Z chwilą podjęcia pracy na statku dał się poznać jako dobry fachowiec, rzetelnie wypełniający swoje obowiązki. Praca była dla niego źródłem utrzymania, ale głównie powodem satysfakcji, bo robił to, co kochał, chociaż wcale nie było to proste zajęcie. Jim był odważny i odpowiedzialny, życzliwy współpracownikom i lojalny wobec dowództwa, honorowy i dumny, surowy jak żywioł, wśród którego przyszło mu żyć. Wytrzymywał wszelkie niedogodności, ból a nawet cierpienie. Jednak tak pieczołowicie pielęgnowane zasady etyczne rozbiły się, kiedy pod wpływem instynktu przetrwania, uciekł ze statku w czasie sztormu, nie bacząc na pozostawionych tam pasażerów. Został osądzony stosownie do swego czynu. I nawet nie to, że odebrano mu prawo wykonywania zawodu było dla niego największą karą, ale to, że sprzeniewierzył się sam sobie, że podeptał święte dla niego normy moralne, że złamał etykę zawodu (kapitan schodzi ostatni), a świat wartości, które stanowiły życiowe credo Jima, legł w gruzach. Gdy osądzał swój postępek, to wracał do tego, czego uczył go ojciec i wstyd mu było, że zawiódł go. Nawet nie mógł myśleć o tym, by doszło do spotkania z ojcem, bo nie mógłby mu spojrzeć w oczy, nie potrafiłby mu wytłumaczyć, dlaczego tak postąpił, ojciec zresztą nie zrozumiałby, dlaczego jego syn zachował się tak zachowawczo, dlaczego stchórzył.

Początkowo ani myślał o ucieczce, był wściekły na kapitana i innych członków załogi, gdy zorientował się, że chcą opuścić potajemnie statek.

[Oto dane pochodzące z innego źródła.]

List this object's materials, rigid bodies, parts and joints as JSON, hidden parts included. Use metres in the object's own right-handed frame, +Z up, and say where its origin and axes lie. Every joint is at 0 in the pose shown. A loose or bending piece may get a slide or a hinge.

Jego pozostanie z pasażerami i gotowość na śmierć budziły podziw czytelnika. W rozmowie z Marlowem, gdy analizował swoje niezrozumiałe dla niego samego zachowanie, zaakcentował bardzo wyraźnie, nawet przysiągł na Boga, że nie bał się śmierci.

 

I była to prawda. Jimowi wydawało się, że nigdy nie stchórzy, to nie mieściło się w kręgu jego zasad, a jednak, gdy zauważył, że łódź z załogą zaczyna się oddalać, wyskoczył za burtę. To ta właśnie decyzja stała się przyczyną jego tragedii życiowej. Gdy przesłuchiwany w sprawie wypadków na statku tłumaczył się przed sądem ze swego postępowania, zadał też rozpaczliwie brzmiąco pytanie, czy ktokolwiek z obecnych na sali był kiedyś poddany tak haniebnej próbie.

 

Jim cały czas od wypadku na „Patnie” zmagał się z samym sobą. Pragnął przepaść gdzieś, szukał śmierci w walce, będąc na Patusanie, ale zostawał dla tubylców coraz większym białym bohaterem. Jim był człowiekiem szlachetnym i honorowym, dlatego tak bardzo cierpiał na skutek swojego moralnego upadku. Jego oddanie się w ręce Doramina jest dowodem najwyższej odwagi, a nieustanne dążenie do zrehabilitowania się zasługuje na szacunek i uznanie. To prawda, że Jim postąpił nieetycznie, ale przecież, jak każdy z nas, miał chwile słabości, a dodatkowo z tej winy obmywa go dążność do samooczyszczenia, praca dla innych i mordercza niemal walka o odzyskanie utraconego honoru.